— START —

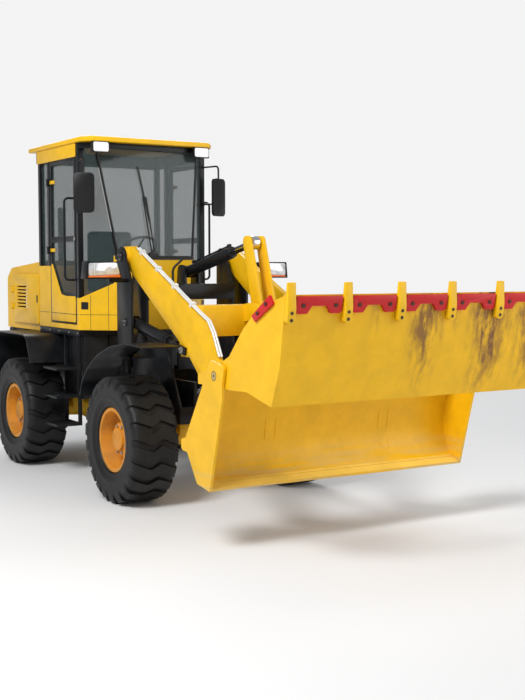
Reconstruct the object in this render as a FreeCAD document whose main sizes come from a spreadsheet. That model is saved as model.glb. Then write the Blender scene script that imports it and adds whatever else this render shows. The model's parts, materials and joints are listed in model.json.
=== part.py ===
import FreeCAD, Part
import math
import os
import Sketcher

# Wheel loader with a four-in-one bucket, shown with the clam swung open.
# Frame: +X forward, +Y to the loader's left, +Z up, origin on the ground below the
# middle of the loader's length. All lengths are millimetres, all angles degrees.

doc = FreeCAD.newDocument("WheelLoader")
sheet = doc.addObject("Spreadsheet::Sheet", "Sizes")
vector = FreeCAD.Vector
pieces = {}
LEAST_CUT = 1.0
NEAR = 0.01


class Size:
    """A number of the sheet, or a sum or product of them, with its expression."""

    def __init__(self, value, text):
        self.value = float(value)
        self.text = text

    def __add__(self, other):
        other = as_size(other)
        return Size(self.value + other.value, "(%s + %s)" % (self.text, other.text))

    __radd__ = __add__

    def __sub__(self, other):
        other = as_size(other)
        return Size(self.value - other.value, "(%s - %s)" % (self.text, other.text))

    def __rsub__(self, other):
        return as_size(other) - self

    def __mul__(self, other):
        other = as_size(other)
        return Size(self.value * other.value, "(%s * %s)" % (self.text, other.text))

    __rmul__ = __mul__

    def __truediv__(self, other):
        other = as_size(other)
        return Size(self.value / other.value, "(%s / %s)" % (self.text, other.text))

    def __neg__(self):
        return Size(-self.value, "(0 - %s)" % self.text)

    def __rtruediv__(self, other):
        return as_size(other) / self


def as_size(number):
    """Takes a plain number or a Size and gives a Size."""
    if isinstance(number, Size):
        return number
    return Size(number, "(%s)" % repr(float(number)))


def cosine(angle):
    """The cosine of an angle in degrees."""
    return Size(math.cos(math.radians(angle.value)), "cos(%s)" % angle.text)


def sine(angle):
    """The sine of an angle in degrees."""
    return Size(math.sin(math.radians(angle.value)), "sin(%s)" % angle.text)


def span(dx, dz):
    """The distance from one pin to another."""
    dx, dz = as_size(dx), as_size(dz)
    return Size(math.hypot(dx.value, dz.value), "sqrt(%s ^ 2 + %s ^ 2)" % (dx.text, dz.text))


def slope(dx, dz):
    """The angle above level of the line from one pin to another."""
    dx, dz = as_size(dx), as_size(dz)
    value = math.degrees(math.atan2(dz.value, dx.value))
    return Size(value, "(atan2(%s; %s) / 1 deg)" % (dz.text, dx.text))


class Cells:
    """The driving dimensions: each one a cell of the sheet and a Size here."""

    def __init__(self):
        self.row = 0

    def add(self, numbers):
        for name, number in numbers.items():
            self.row += 1
            sheet.set("A%d" % self.row, name)
            sheet.set("B%d" % self.row, repr(number))
            sheet.setAlias("B%d" % self.row, name)
            setattr(self, name, Size(number, "Sizes." + name))


c = Cells()


def bind(item, prop, size):
    """Ties one property of an object to the sheet."""
    item.setExpression(prop, as_size(size).text)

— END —

* _Exercise aim_: Identify the lines above with the word "FreeCAD". Copy them.

* _Answer in full_:
Reconstruct the object in this render as a FreeCAD document whose main sizes come from a spreadsheet. That model is saved as model.glb. Then write the Blender scene script that imports it and adds whatever else this render shows. The model's parts, materials and joints are listed in model.json.
import FreeCAD, Part
doc = FreeCAD.newDocument("WheelLoader")
vector = FreeCAD.Vector